The Alameda County Sheriff's Office issues an annual report that discloses how many pursuits were found to be out of policy and why. But Contra Costa County sheriff's officials wrote in response to a public records request that the agency had no such document. Lee did not respond to questions about why the department apparently doesn't generate such a report.

Little information has been released about the second two fatal pursuits in Contra Costa County this year. The department issued a brief press release about the July 21 crash and only a Facebook post about the Aug. 23 crash. There will be coroner's inquest, a hearing during which the involved deputy and investigators testify on a fatal incident, but jurors there only determine the cause of the person's death — whether it was suicide, homicide, natural causes, or accidental — not whether the pursuit was within policy or lawful.

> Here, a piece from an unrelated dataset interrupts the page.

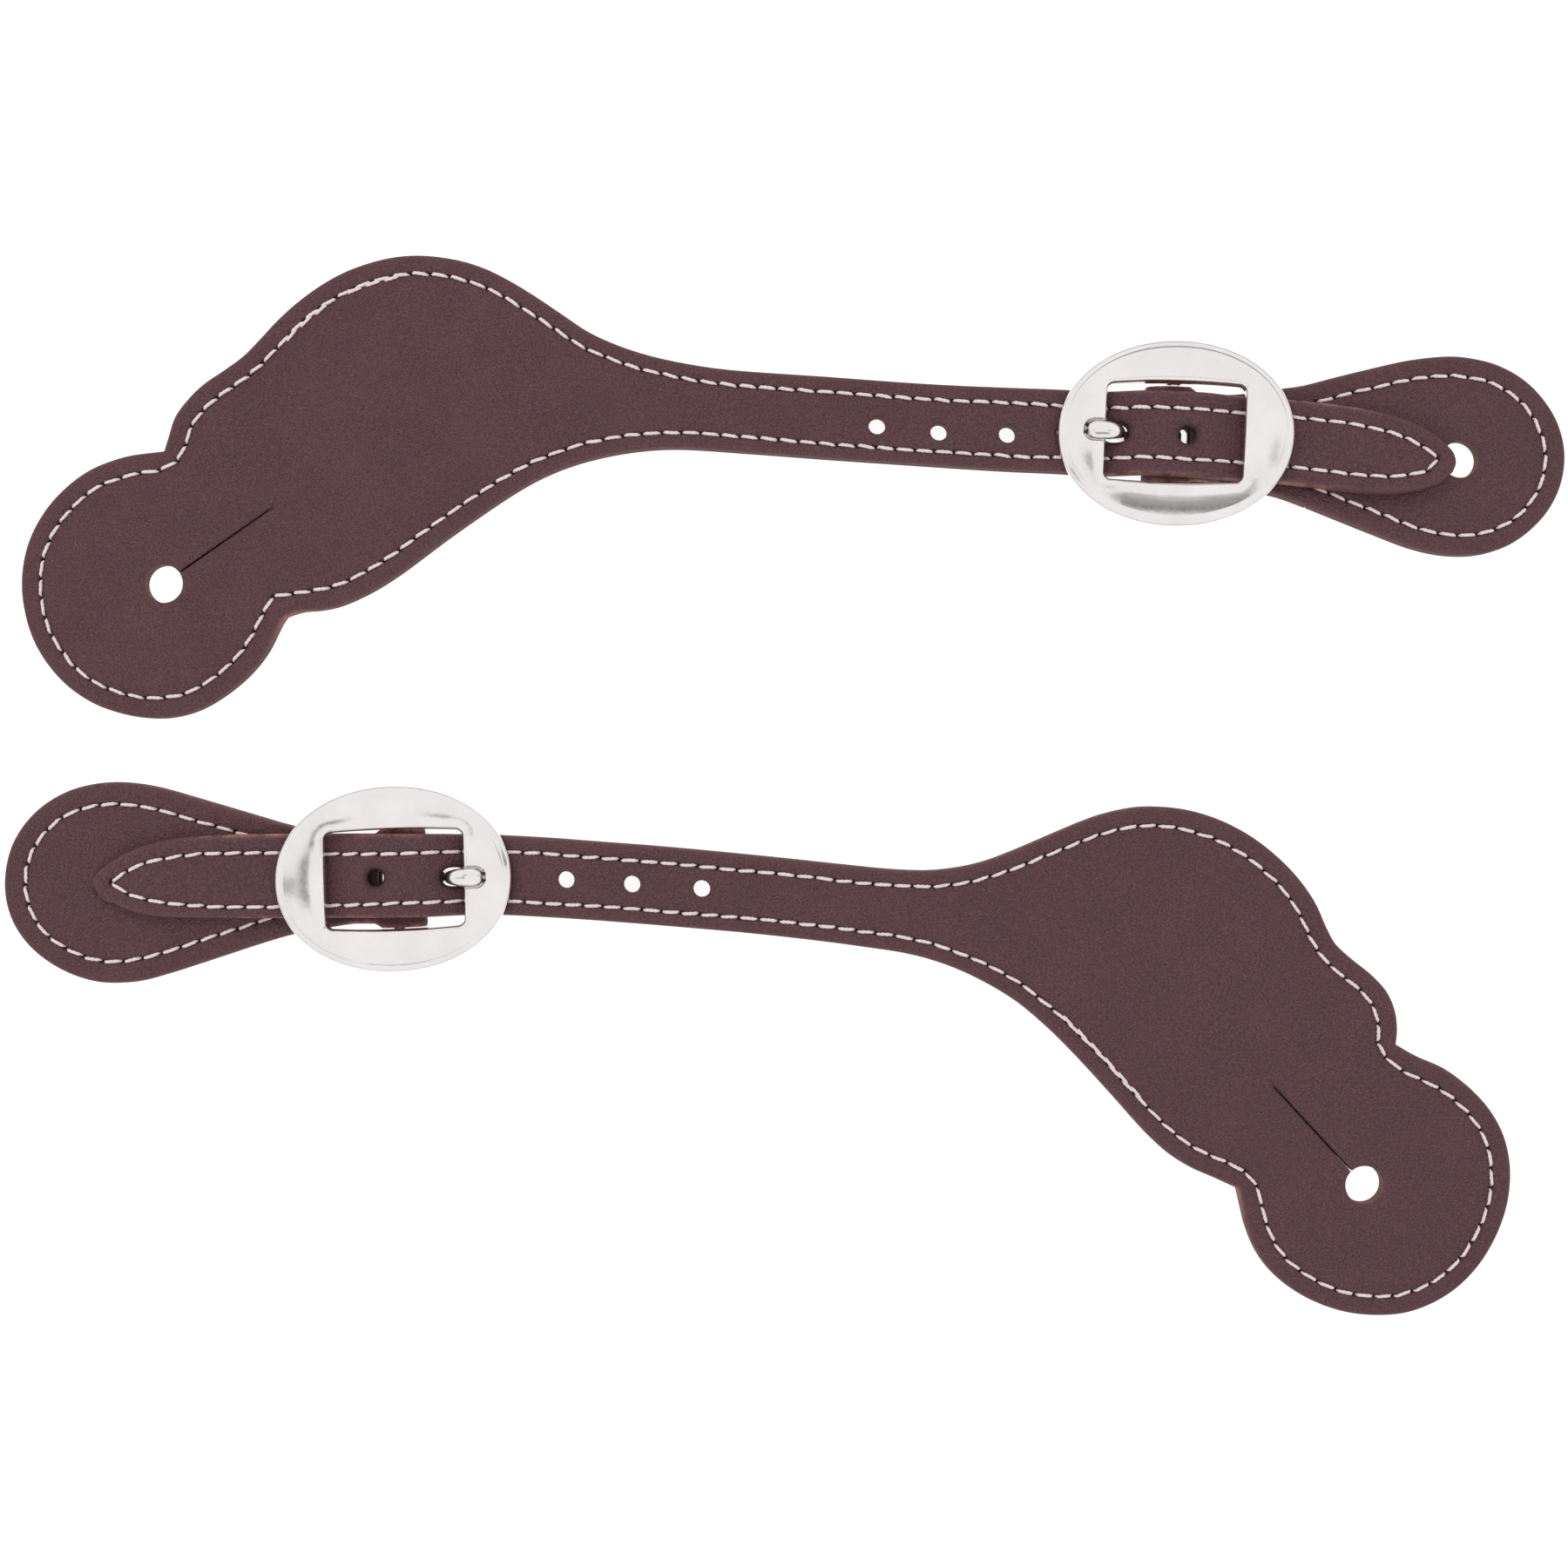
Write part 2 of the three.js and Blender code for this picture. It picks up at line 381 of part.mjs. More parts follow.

The Contra Costa County District Attorney's Office investigates all fatal law enforcement incidents, but until recently the findings have often been kept secret. On April 1, District Attorney Diana Becton committed to releasing public reports for all fatal law enforcement incidents, but the new policy only applies for incidents after April 1. Prosecutors will not issue any report on the Jan. 17 crash that killed the Cardoza sisters.

Asked about the results of the fatal incident protocol investigation into the Jan. 17 crash, Contra Costa County District Attorney's spokesperson Scott Alonso would only say that the investigation was completed in February and Valentine was found to have broken no laws. The DA's review only determines whether the deputy's actions were legal, not whether they complied with department policy.

Valentine graduated from the sheriff's academy in 2016. He was initially assigned to the West County Detention Facility, but was then reassigned to patrol. Since the crash, he has been assigned back to the jail.

Whether a deputy has been disciplined for their handling of pursuits is secret under California law.